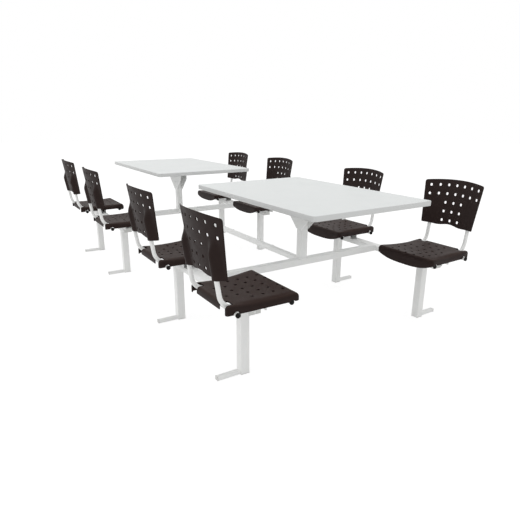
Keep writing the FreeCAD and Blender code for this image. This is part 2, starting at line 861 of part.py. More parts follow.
def make_unit(unit, side):
    make_tabletop(unit, side)
    make_edge_band(unit, side)
    make_top_bracket(unit, side)
    make_post(unit, side)
    make_cross_beam(unit, side)
    make_rail(unit, side, -1, "left")
    make_rail(unit, side, 1, "right")
    make_foot_bars(unit, side)
    make_end_plugs(unit, side)
    make_seat_plates(unit, side)
    make_rod_caps(unit, side)
    for seat, along, across in SEATS:
        make_pedestal(unit, side, seat, along, across)
        make_seat_frame(unit, side, seat, along, across)
        make_seat_shell(unit, side, seat, along, across)
        make_back_shell(unit, side, seat, along, across)


def check_document():
    """Stop if anything in the document failed, or a sub-part has no valid shape."""
    for thing in doc.Objects:
        if "Invalid" in thing.State or "Error" in thing.State:
            raise RuntimeError(f"{thing.Name}: {thing.State}")
    for thing in nodes:
        if thing.Shape.isNull() or not thing.Shape.isValid():
            raise RuntimeError(f"{thing.Label} has no valid shape")


def export_nodes():
    os.makedirs("parts", exist_ok=True)
    for thing in nodes:
        thing.Shape.exportStep(f"parts/{thing.Label}.step")
        print(thing.Label, "solids", len(thing.Shape.Solids))


fill_sheet()
for unit_name, unit_side in UNITS:
    make_unit(unit_name, unit_side)
make_tie_beam()
doc.recompute()
check_document()
export_nodes()
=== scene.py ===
# %% [markdown]
# # A cafeteria cluster: two tables in line with eight fixed seats
# The real thing is one welded frame of square steel tube, powder-coated white. Its low side rails
# carry perforated plastic seats on bent round tubes, and two posts carry laminated tabletops.
# The engineering model comes in as a fixed frame. Each cell below takes one kind of piece and
# gives it the radii, walls, curves and finish that the plain solids lack, in the same place.

# %% Load the fixed frame
import math

import bmesh
import bpy
from mathutils import Matrix, Vector


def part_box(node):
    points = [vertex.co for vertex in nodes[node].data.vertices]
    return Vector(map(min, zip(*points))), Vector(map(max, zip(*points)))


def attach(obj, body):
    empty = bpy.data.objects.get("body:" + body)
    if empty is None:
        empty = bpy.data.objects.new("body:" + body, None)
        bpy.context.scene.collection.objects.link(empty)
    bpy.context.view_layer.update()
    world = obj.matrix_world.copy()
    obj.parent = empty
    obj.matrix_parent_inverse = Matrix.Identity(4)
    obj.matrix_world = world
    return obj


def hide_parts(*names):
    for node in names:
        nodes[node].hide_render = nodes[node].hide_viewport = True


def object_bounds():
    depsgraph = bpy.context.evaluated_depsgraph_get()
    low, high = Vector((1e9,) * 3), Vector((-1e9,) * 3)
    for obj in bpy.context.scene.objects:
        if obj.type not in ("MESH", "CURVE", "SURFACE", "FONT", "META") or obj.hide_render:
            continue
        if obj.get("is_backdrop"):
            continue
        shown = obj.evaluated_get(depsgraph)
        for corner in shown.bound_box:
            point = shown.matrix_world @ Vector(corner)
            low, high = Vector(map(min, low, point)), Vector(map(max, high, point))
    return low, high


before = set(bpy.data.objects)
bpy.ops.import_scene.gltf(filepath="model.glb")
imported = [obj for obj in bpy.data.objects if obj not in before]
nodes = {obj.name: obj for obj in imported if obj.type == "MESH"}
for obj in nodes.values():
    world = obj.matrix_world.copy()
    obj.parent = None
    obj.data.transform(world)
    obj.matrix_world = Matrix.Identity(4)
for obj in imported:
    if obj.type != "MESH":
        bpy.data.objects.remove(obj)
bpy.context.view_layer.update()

MM = 0.001
UNITS = ("unit1", "unit2")

# %% [markdown]
# ## Camera
# A product shot from chest height. The lens is given as a focal length in pixels of a
# 520-pixel frame, so that the field of view doesn't depend on the render size. Yaw, pitch and
# roll are applied in that order, which keeps the horizon's slight tilt easy to change.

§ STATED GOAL
Write each line above out exactly.

§ REPLY
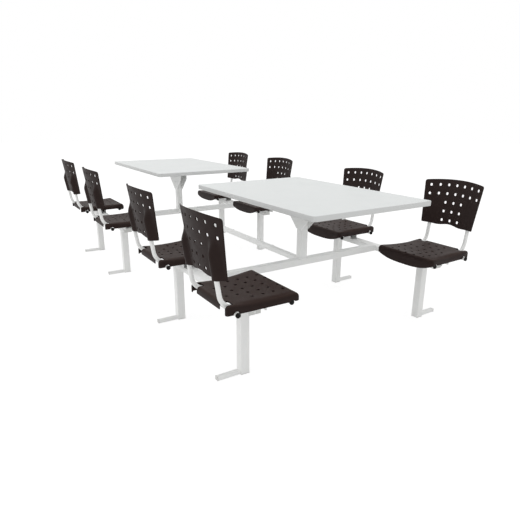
Keep writing the FreeCAD and Blender code for this image. This is part 2, starting at line 861 of part.py. More parts follow.
def make_unit(unit, side):
    make_tabletop(unit, side)
    make_edge_band(unit, side)
    make_top_bracket(unit, side)
    make_post(unit, side)
    make_cross_beam(unit, side)
    make_rail(unit, side, -1, "left")
    make_rail(unit, side, 1, "right")
    make_foot_bars(unit, side)
    make_end_plugs(unit, side)
    make_seat_plates(unit, side)
    make_rod_caps(unit, side)
    for seat, along, across in SEATS:
        make_pedestal(unit, side, seat, along, across)
        make_seat_frame(unit, side, seat, along, across)
        make_seat_shell(unit, side, seat, along, across)
        make_back_shell(unit, side, seat, along, across)


def check_document():
    """Stop if anything in the document failed, or a sub-part has no valid shape."""
    for thing in doc.Objects:
        if "Invalid" in thing.State or "Error" in thing.State:
            raise RuntimeError(f"{thing.Name}: {thing.State}")
    for thing in nodes:
        if thing.Shape.isNull() or not thing.Shape.isValid():
            raise RuntimeError(f"{thing.Label} has no valid shape")


def export_nodes():
    os.makedirs("parts", exist_ok=True)
    for thing in nodes:
        thing.Shape.exportStep(f"parts/{thing.Label}.step")
        print(thing.Label, "solids", len(thing.Shape.Solids))


fill_sheet()
for unit_name, unit_side in UNITS:
    make_unit(unit_name, unit_side)
make_tie_beam()
doc.recompute()
check_document()
export_nodes()
=== scene.py ===
# %% [markdown]
# # A cafeteria cluster: two tables in line with eight fixed seats
# The real thing is one welded frame of square steel tube, powder-coated white. Its low side rails
# carry perforated plastic seats on bent round tubes, and two posts carry laminated tabletops.
# The engineering model comes in as a fixed frame. Each cell below takes one kind of piece and
# gives it the radii, walls, curves and finish that the plain solids lack, in the same place.

# %% Load the fixed frame
import math

import bmesh
import bpy
from mathutils import Matrix, Vector


def part_box(node):
    points = [vertex.co for vertex in nodes[node].data.vertices]
    return Vector(map(min, zip(*points))), Vector(map(max, zip(*points)))


def attach(obj, body):
    empty = bpy.data.objects.get("body:" + body)
    if empty is None:
        empty = bpy.data.objects.new("body:" + body, None)
        bpy.context.scene.collection.objects.link(empty)
    bpy.context.view_layer.update()
    world = obj.matrix_world.copy()
    obj.parent = empty
    obj.matrix_parent_inverse = Matrix.Identity(4)
    obj.matrix_world = world
    return obj


def hide_parts(*names):
    for node in names:
        nodes[node].hide_render = nodes[node].hide_viewport = True


def object_bounds():
    depsgraph = bpy.context.evaluated_depsgraph_get()
    low, high = Vector((1e9,) * 3), Vector((-1e9,) * 3)
    for obj in bpy.context.scene.objects:
        if obj.type not in ("MESH", "CURVE", "SURFACE", "FONT", "META") or obj.hide_render:
            continue
        if obj.get("is_backdrop"):
            continue
        shown = obj.evaluated_get(depsgraph)
        for corner in shown.bound_box:
            point = shown.matrix_world @ Vector(corner)
            low, high = Vector(map(min, low, point)), Vector(map(max, high, point))
    return low, high


before = set(bpy.data.objects)
bpy.ops.import_scene.gltf(filepath="model.glb")
imported = [obj for obj in bpy.data.objects if obj not in before]
nodes = {obj.name: obj for obj in imported if obj.type == "MESH"}
for obj in nodes.values():
    world = obj.matrix_world.copy()
    obj.parent = None
    obj.data.transform(world)
    obj.matrix_world = Matrix.Identity(4)
for obj in imported:
    if obj.type != "MESH":
        bpy.data.objects.remove(obj)
bpy.context.view_layer.update()

MM = 0.001
UNITS = ("unit1", "unit2")

# %% [markdown]
# ## Camera
# A product shot from chest height. The lens is given as a focal length in pixels of a
# 520-pixel frame, so that the field of view doesn't depend on the render size. Yaw, pitch and
# roll are applied in that order, which keeps the horizon's slight tilt easy to change.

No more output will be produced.